Catapult C uses a library builder tool to collect characterization data for the target silicon implementation fabric and the chosen RTL synthesis tool. This allows Catapult C to create RTL code that is highly optimized for the particular targets, reducing the need for end-of-cycle timing debug.
While Catapult C may represent a significant step forward in algorithmic compilation technology, hardware engineers can still rest easy in their jobs. Catapult C presents an interface that is easily accessible to the hardware architect, but probably still is somewhat confusing to the software developer. While concepts such as loop pipelining, dataflow dependencies, parallelism, latency, and throughput may seem foreign to most sequential-thinking C programmers, RTL designers will find themselves at home using this tool that is analogous to switching from an axe to a chain-saw for RTL development. Using the interactive feedback, automation, and control facilities of Catapult C, it is easy to see that the company’s claims of significant productivity boosts for RTL designers are well founded.
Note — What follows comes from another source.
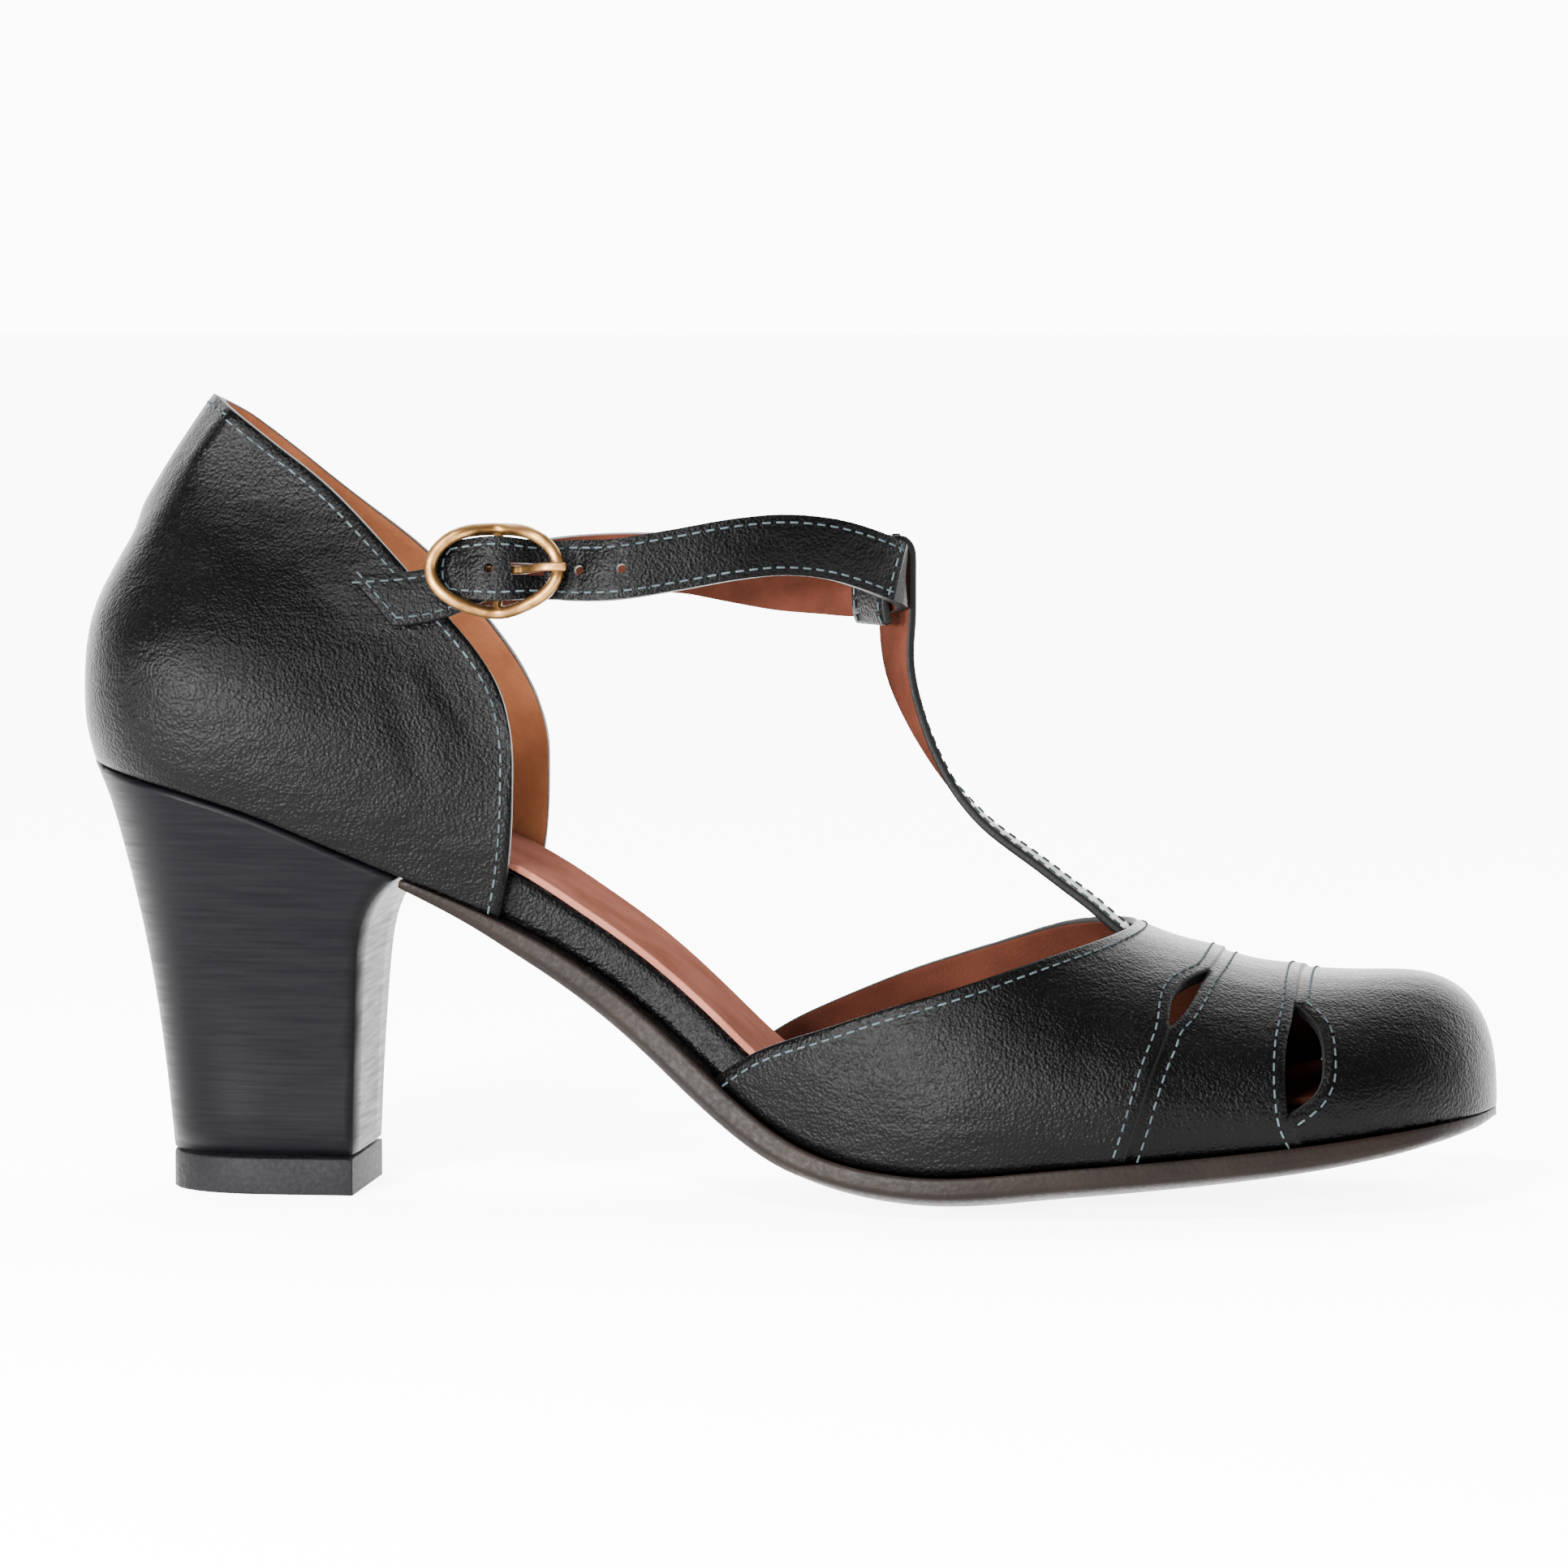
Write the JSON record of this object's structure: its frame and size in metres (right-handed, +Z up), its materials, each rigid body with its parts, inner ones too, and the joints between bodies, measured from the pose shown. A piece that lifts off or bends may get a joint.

The solution to Fermat’s theorem was long and protracted. Rather than one breakthrough development, it was like the gradual construction of a bridge where the completion of each span brought the ends closer together. So it is likely to be with behavioral synthesis. Catapult C represents one more significant span in the bridge that will someday link the design automation process seamlessly from algorithm to hardware and facilitate levels of productivity never before seen in hardware design.